Reproduce the listing word for word. Skip any image.

| Listed records |
· · · ·

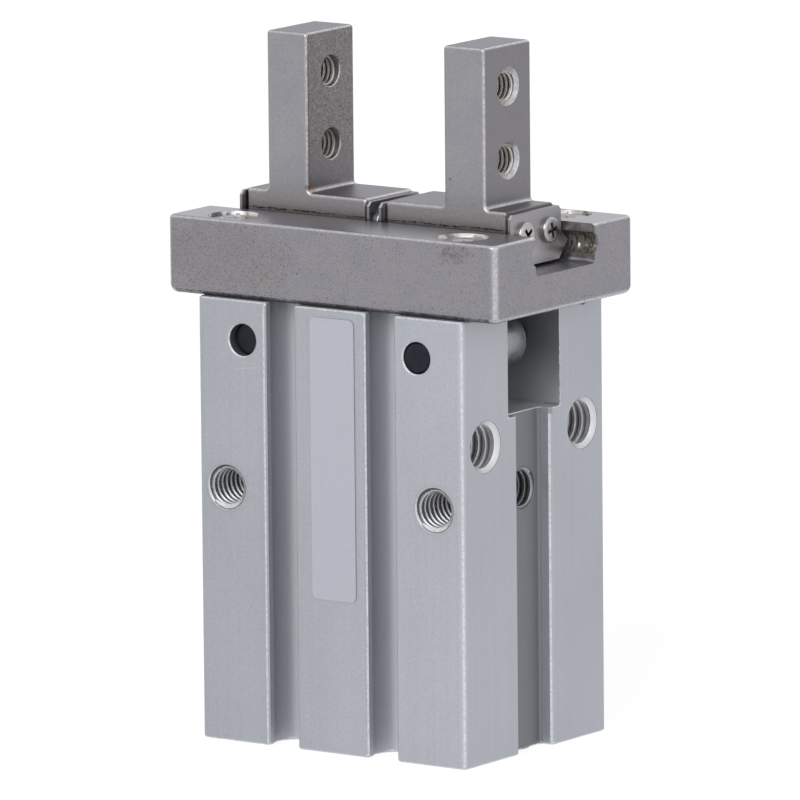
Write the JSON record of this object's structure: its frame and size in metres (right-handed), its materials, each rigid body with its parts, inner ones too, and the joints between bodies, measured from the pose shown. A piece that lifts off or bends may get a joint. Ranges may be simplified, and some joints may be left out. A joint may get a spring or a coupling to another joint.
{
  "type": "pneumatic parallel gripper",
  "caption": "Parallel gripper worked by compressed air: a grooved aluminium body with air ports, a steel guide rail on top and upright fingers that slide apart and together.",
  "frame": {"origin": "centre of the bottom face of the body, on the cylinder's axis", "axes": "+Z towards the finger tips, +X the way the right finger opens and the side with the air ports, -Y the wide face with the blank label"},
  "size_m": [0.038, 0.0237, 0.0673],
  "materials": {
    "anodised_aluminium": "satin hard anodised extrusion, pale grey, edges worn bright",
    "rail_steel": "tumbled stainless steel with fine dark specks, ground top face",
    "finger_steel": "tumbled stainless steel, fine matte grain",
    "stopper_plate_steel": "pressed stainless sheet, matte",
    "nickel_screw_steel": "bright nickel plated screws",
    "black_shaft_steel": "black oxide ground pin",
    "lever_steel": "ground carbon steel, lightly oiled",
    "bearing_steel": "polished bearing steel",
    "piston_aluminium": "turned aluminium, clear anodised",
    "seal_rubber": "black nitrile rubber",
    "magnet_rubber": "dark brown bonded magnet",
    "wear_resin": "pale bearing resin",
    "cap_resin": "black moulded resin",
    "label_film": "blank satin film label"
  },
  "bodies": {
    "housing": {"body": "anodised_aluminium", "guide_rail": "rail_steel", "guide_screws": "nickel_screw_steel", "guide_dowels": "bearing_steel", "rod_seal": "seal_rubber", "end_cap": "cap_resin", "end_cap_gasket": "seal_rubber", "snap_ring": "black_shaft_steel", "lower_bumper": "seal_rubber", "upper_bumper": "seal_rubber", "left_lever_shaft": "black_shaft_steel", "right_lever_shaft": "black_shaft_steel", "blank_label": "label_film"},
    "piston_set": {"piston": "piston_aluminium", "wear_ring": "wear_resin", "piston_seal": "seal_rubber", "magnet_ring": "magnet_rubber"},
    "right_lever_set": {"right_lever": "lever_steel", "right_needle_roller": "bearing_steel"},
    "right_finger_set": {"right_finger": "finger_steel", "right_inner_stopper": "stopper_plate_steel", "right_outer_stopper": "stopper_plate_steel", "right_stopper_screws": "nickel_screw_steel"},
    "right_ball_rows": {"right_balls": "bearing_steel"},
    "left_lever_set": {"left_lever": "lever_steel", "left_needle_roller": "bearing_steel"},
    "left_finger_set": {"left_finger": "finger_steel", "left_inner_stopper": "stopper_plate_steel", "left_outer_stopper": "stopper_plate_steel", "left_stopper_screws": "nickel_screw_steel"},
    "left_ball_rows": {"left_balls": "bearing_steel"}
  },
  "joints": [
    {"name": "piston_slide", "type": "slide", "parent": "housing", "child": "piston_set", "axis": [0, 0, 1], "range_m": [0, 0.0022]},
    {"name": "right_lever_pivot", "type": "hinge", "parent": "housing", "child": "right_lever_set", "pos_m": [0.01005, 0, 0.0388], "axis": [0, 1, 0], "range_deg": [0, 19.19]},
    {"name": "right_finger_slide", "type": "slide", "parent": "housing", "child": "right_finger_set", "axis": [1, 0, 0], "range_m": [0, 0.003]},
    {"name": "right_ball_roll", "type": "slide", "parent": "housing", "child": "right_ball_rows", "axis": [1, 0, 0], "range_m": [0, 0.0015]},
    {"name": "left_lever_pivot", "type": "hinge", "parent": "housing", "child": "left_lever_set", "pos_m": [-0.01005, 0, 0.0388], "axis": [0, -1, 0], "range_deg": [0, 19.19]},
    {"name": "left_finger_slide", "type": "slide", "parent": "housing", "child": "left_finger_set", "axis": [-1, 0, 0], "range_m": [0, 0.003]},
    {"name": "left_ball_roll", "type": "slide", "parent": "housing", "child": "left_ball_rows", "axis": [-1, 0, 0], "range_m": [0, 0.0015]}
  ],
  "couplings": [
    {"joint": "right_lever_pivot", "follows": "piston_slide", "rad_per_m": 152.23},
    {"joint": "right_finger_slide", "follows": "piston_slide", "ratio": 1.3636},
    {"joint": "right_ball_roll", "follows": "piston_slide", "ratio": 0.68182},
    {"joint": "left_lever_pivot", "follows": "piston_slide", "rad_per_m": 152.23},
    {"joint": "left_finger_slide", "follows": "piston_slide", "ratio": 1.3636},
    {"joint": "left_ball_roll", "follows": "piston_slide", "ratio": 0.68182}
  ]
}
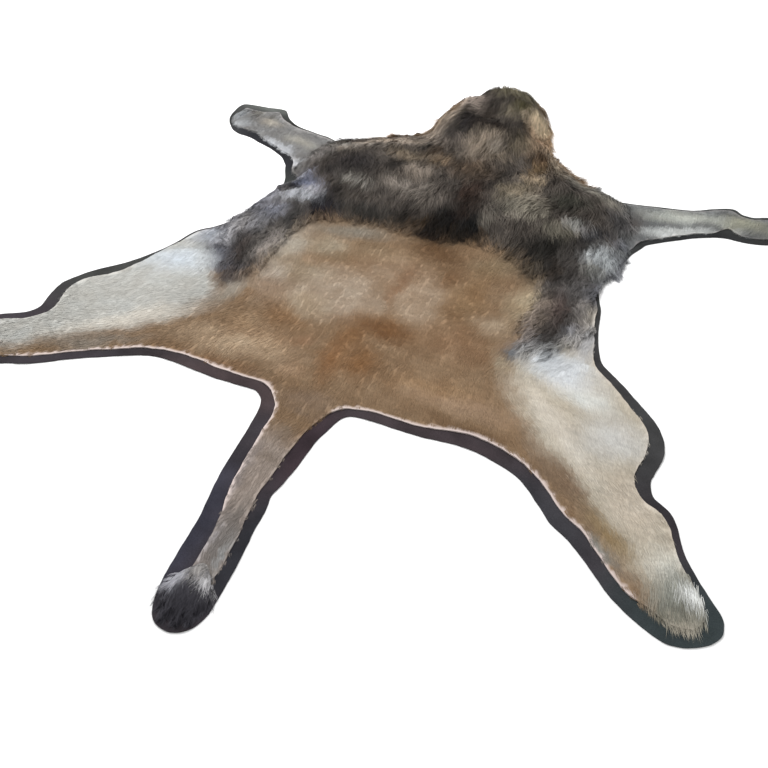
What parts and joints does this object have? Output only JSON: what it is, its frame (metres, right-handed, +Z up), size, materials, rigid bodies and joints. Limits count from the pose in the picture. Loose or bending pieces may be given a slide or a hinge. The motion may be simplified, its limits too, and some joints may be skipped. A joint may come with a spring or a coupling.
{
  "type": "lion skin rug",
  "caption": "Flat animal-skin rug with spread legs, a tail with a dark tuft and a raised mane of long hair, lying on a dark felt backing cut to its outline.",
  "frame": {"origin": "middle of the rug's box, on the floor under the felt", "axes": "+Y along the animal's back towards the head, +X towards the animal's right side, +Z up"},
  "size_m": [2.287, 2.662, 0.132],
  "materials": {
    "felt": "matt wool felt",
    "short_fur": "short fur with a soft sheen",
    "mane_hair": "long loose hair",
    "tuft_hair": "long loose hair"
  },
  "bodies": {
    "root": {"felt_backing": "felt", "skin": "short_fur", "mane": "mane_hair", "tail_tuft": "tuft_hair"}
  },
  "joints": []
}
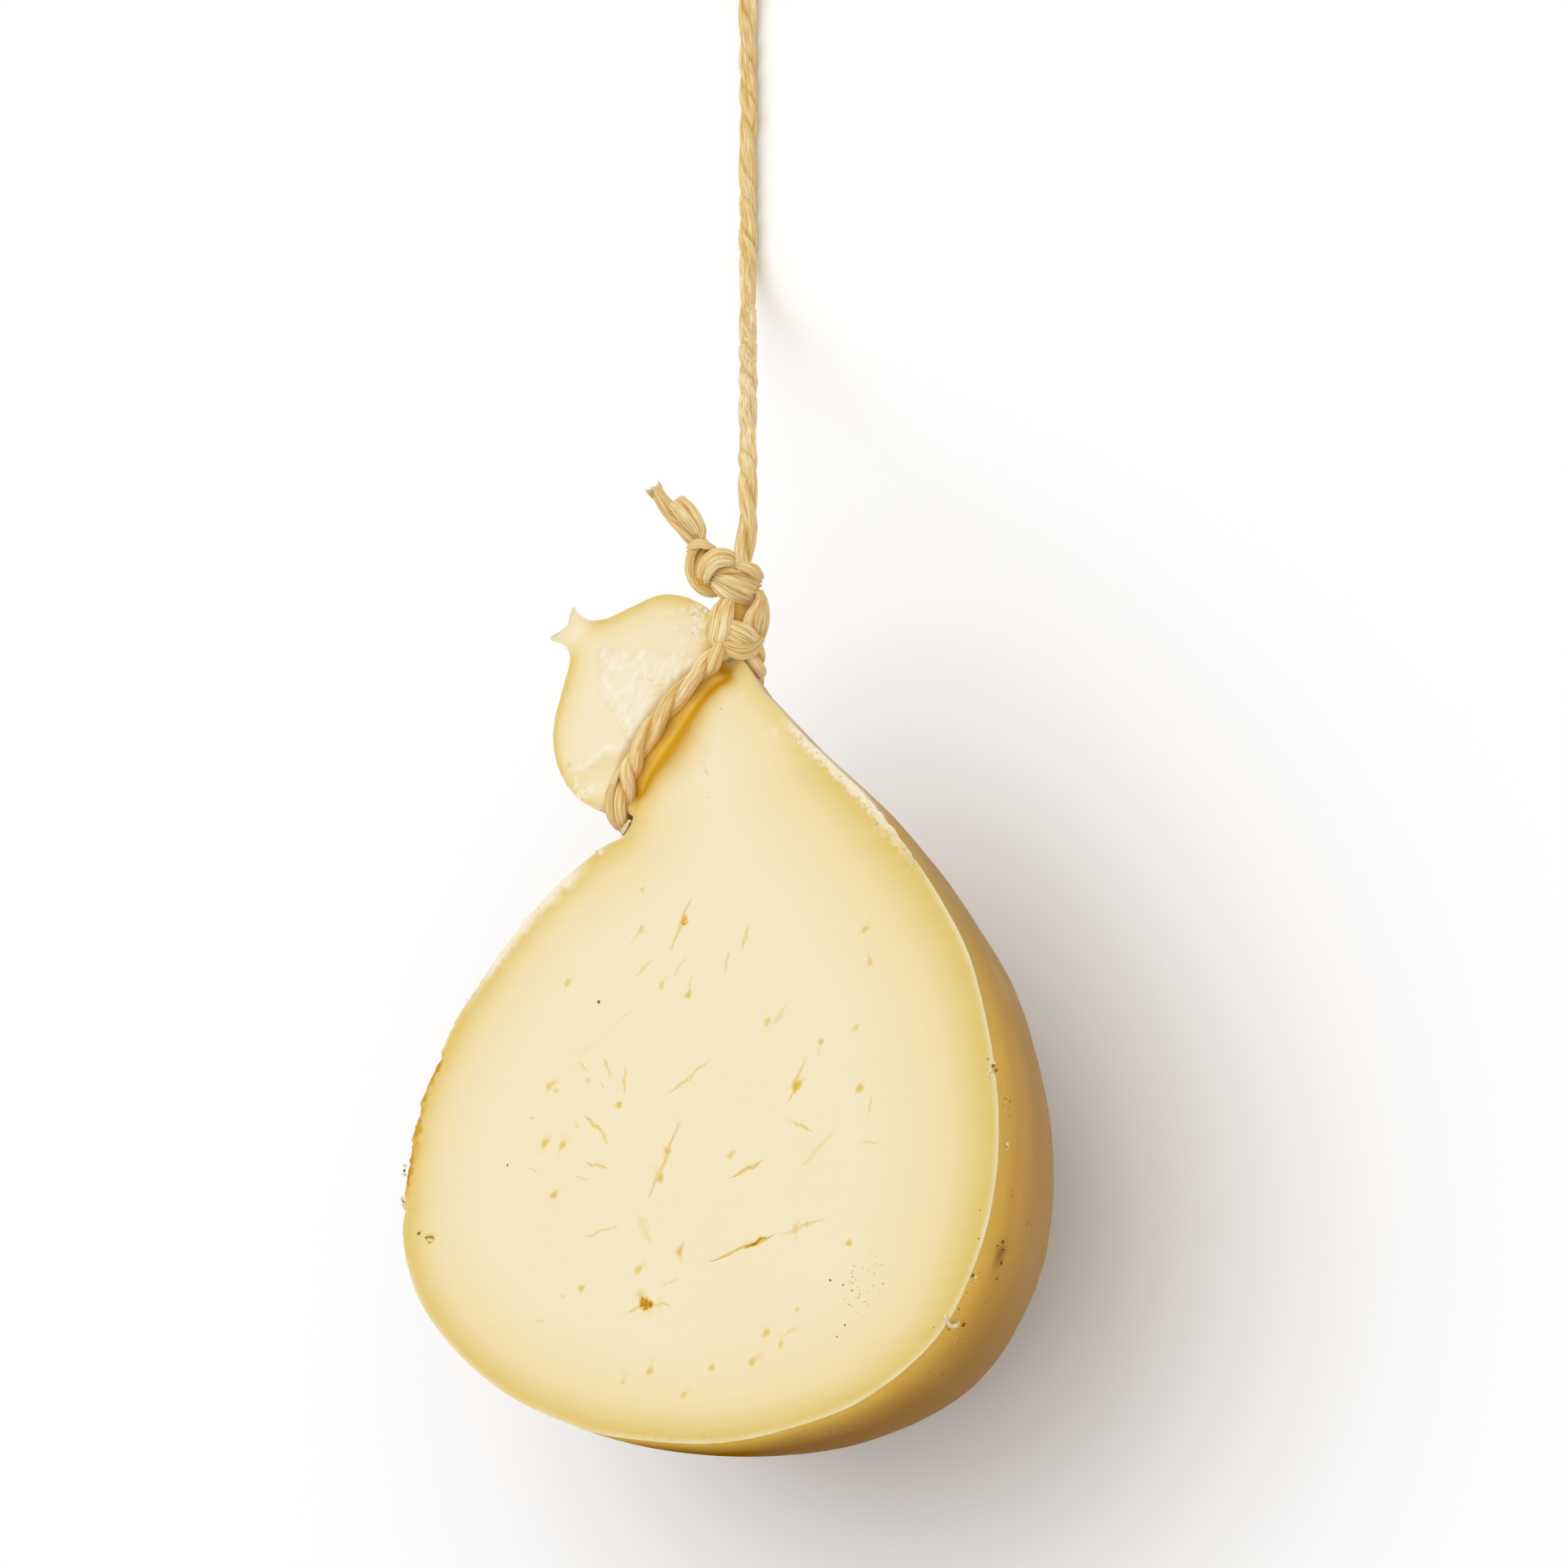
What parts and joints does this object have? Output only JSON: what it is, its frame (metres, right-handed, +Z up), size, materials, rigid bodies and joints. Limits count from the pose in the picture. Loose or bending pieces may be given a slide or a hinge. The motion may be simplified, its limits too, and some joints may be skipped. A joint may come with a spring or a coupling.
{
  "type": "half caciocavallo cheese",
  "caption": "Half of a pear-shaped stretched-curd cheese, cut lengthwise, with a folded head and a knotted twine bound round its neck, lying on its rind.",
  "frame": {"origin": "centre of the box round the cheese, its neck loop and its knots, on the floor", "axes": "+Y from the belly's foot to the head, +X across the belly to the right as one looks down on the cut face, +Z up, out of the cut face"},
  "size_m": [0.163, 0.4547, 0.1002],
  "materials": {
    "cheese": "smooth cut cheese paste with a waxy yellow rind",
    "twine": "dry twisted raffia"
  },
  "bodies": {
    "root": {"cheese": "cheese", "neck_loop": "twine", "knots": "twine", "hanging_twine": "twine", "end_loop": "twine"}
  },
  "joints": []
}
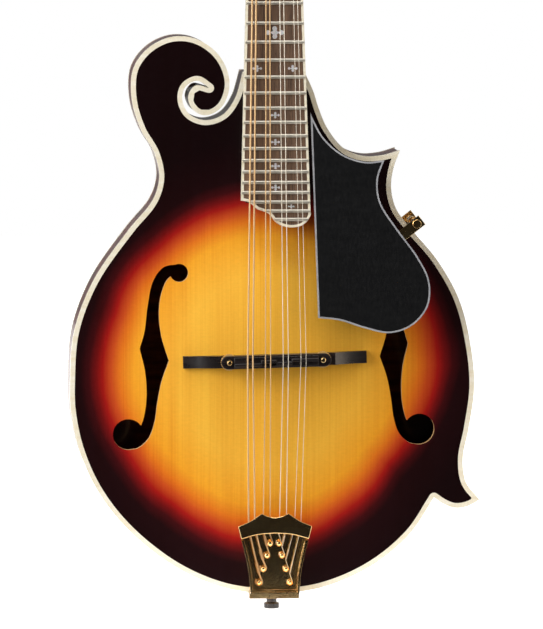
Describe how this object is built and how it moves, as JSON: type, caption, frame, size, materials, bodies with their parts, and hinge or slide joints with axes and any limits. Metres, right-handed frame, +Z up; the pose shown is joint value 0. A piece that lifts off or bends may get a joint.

· · · ·

| Exercise output |
Write the JSON record of this object's structure: its frame and size in metres (right-handed), its materials, each rigid body with its parts, inner ones too, and the joints between bodies, measured from the pose shown. A piece that lifts off or bends may get a joint. Ranges may be simplified, and some joints may be left out. A joint may get a spring or a coupling to another joint.
{
  "type": "pneumatic parallel gripper",
  "caption": "Parallel gripper worked by compressed air: a grooved aluminium body with air ports, a steel guide rail on top and upright fingers that slide apart and together.",
  "frame": {"origin": "centre of the bottom face of the body, on the cylinder's axis", "axes": "+Z towards the finger tips, +X the way the right finger opens and the side with the air ports, -Y the wide face with the blank label"},
  "size_m": [0.038, 0.0237, 0.0673],
  "materials": {
    "anodised_aluminium": "satin hard anodised extrusion, pale grey, edges worn bright",
    "rail_steel": "tumbled stainless steel with fine dark specks, ground top face",
    "finger_steel": "tumbled stainless steel, fine matte grain",
    "stopper_plate_steel": "pressed stainless sheet, matte",
    "nickel_screw_steel": "bright nickel plated screws",
    "black_shaft_steel": "black oxide ground pin",
    "lever_steel": "ground carbon steel, lightly oiled",
    "bearing_steel": "polished bearing steel",
    "piston_aluminium": "turned aluminium, clear anodised",
    "seal_rubber": "black nitrile rubber",
    "magnet_rubber": "dark brown bonded magnet",
    "wear_resin": "pale bearing resin",
    "cap_resin": "black moulded resin",
    "label_film": "blank satin film label"
  },
  "bodies": {
    "housing": {"body": "anodised_aluminium", "guide_rail": "rail_steel", "guide_screws": "nickel_screw_steel", "guide_dowels": "bearing_steel", "rod_seal": "seal_rubber", "end_cap": "cap_resin", "end_cap_gasket": "seal_rubber", "snap_ring": "black_shaft_steel", "lower_bumper": "seal_rubber", "upper_bumper": "seal_rubber", "left_lever_shaft": "black_shaft_steel", "right_lever_shaft": "black_shaft_steel", "blank_label": "label_film"},
    "piston_set": {"piston": "piston_aluminium", "wear_ring": "wear_resin", "piston_seal": "seal_rubber", "magnet_ring": "magnet_rubber"},
    "right_lever_set": {"right_lever": "lever_steel", "right_needle_roller": "bearing_steel"},
    "right_finger_set": {"right_finger": "finger_steel", "right_inner_stopper": "stopper_plate_steel", "right_outer_stopper": "stopper_plate_steel", "right_stopper_screws": "nickel_screw_steel"},
    "right_ball_rows": {"right_balls": "bearing_steel"},
    "left_lever_set": {"left_lever": "lever_steel", "left_needle_roller": "bearing_steel"},
    "left_finger_set": {"left_finger": "finger_steel", "left_inner_stopper": "stopper_plate_steel", "left_outer_stopper": "stopper_plate_steel", "left_stopper_screws": "nickel_screw_steel"},
    "left_ball_rows": {"left_balls": "bearing_steel"}
  },
  "joints": [
    {"name": "piston_slide", "type": "slide", "parent": "housing", "child": "piston_set", "axis": [0, 0, 1], "range_m": [0, 0.0022]},
    {"name": "right_lever_pivot", "type": "hinge", "parent": "housing", "child": "right_lever_set", "pos_m": [0.01005, 0, 0.0388], "axis": [0, 1, 0], "range_deg": [0, 19.19]},
    {"name": "right_finger_slide", "type": "slide", "parent": "housing", "child": "right_finger_set", "axis": [1, 0, 0], "range_m": [0, 0.003]},
    {"name": "right_ball_roll", "type": "slide", "parent": "housing", "child": "right_ball_rows", "axis": [1, 0, 0], "range_m": [0, 0.0015]},
    {"name": "left_lever_pivot", "type": "hinge", "parent": "housing", "child": "left_lever_set", "pos_m": [-0.01005, 0, 0.0388], "axis": [0, -1, 0], "range_deg": [0, 19.19]},
    {"name": "left_finger_slide", "type": "slide", "parent": "housing", "child": "left_finger_set", "axis": [-1, 0, 0], "range_m": [0, 0.003]},
    {"name": "left_ball_roll", "type": "slide", "parent": "housing", "child": "left_ball_rows", "axis": [-1, 0, 0], "range_m": [0, 0.0015]}
  ],
  "couplings": [
    {"joint": "right_lever_pivot", "follows": "piston_slide", "rad_per_m": 152.23},
    {"joint": "right_finger_slide", "follows": "piston_slide", "ratio": 1.3636},
    {"joint": "right_ball_roll", "follows": "piston_slide", "ratio": 0.68182},
    {"joint": "left_lever_pivot", "follows": "piston_slide", "rad_per_m": 152.23},
    {"joint": "left_finger_slide", "follows": "piston_slide", "ratio": 1.3636},
    {"joint": "left_ball_roll", "follows": "piston_slide", "ratio": 0.68182}
  ]
}
What parts and joints does this object have? Output only JSON: what it is, its frame (metres, right-handed, +Z up), size, materials, rigid bodies and joints. Limits count from the pose in the picture. Loose or bending pieces may be given a slide or a hinge. The motion may be simplified, its limits too, and some joints may be skipped. A joint may come with a spring or a coupling.
{
  "type": "lion skin rug",
  "caption": "Flat animal-skin rug with spread legs, a tail with a dark tuft and a raised mane of long hair, lying on a dark felt backing cut to its outline.",
  "frame": {"origin": "middle of the rug's box, on the floor under the felt", "axes": "+Y along the animal's back towards the head, +X towards the animal's right side, +Z up"},
  "size_m": [2.287, 2.662, 0.132],
  "materials": {
    "felt": "matt wool felt",
    "short_fur": "short fur with a soft sheen",
    "mane_hair": "long loose hair",
    "tuft_hair": "long loose hair"
  },
  "bodies": {
    "root": {"felt_backing": "felt", "skin": "short_fur", "mane": "mane_hair", "tail_tuft": "tuft_hair"}
  },
  "joints": []
}
What parts and joints does this object have? Output only JSON: what it is, its frame (metres, right-handed, +Z up), size, materials, rigid bodies and joints. Limits count from the pose in the picture. Loose or bending pieces may be given a slide or a hinge. The motion may be simplified, its limits too, and some joints may be skipped. A joint may come with a spring or a coupling.
{
  "type": "half caciocavallo cheese",
  "caption": "Half of a pear-shaped stretched-curd cheese, cut lengthwise, with a folded head and a knotted twine bound round its neck, lying on its rind.",
  "frame": {"origin": "centre of the box round the cheese, its neck loop and its knots, on the floor", "axes": "+Y from the belly's foot to the head, +X across the belly to the right as one looks down on the cut face, +Z up, out of the cut face"},
  "size_m": [0.163, 0.4547, 0.1002],
  "materials": {
    "cheese": "smooth cut cheese paste with a waxy yellow rind",
    "twine": "dry twisted raffia"
  },
  "bodies": {
    "root": {"cheese": "cheese", "neck_loop": "twine", "knots": "twine", "hanging_twine": "twine", "end_loop": "twine"}
  },
  "joints": []
}
Describe how this object is built and how it moves, as JSON: type, caption, frame, size, materials, bodies with their parts, and hinge or slide joints with axes and any limits. Metres, right-handed frame, +Z up; the pose shown is joint value 0. A piece that lifts off or bends may get a joint.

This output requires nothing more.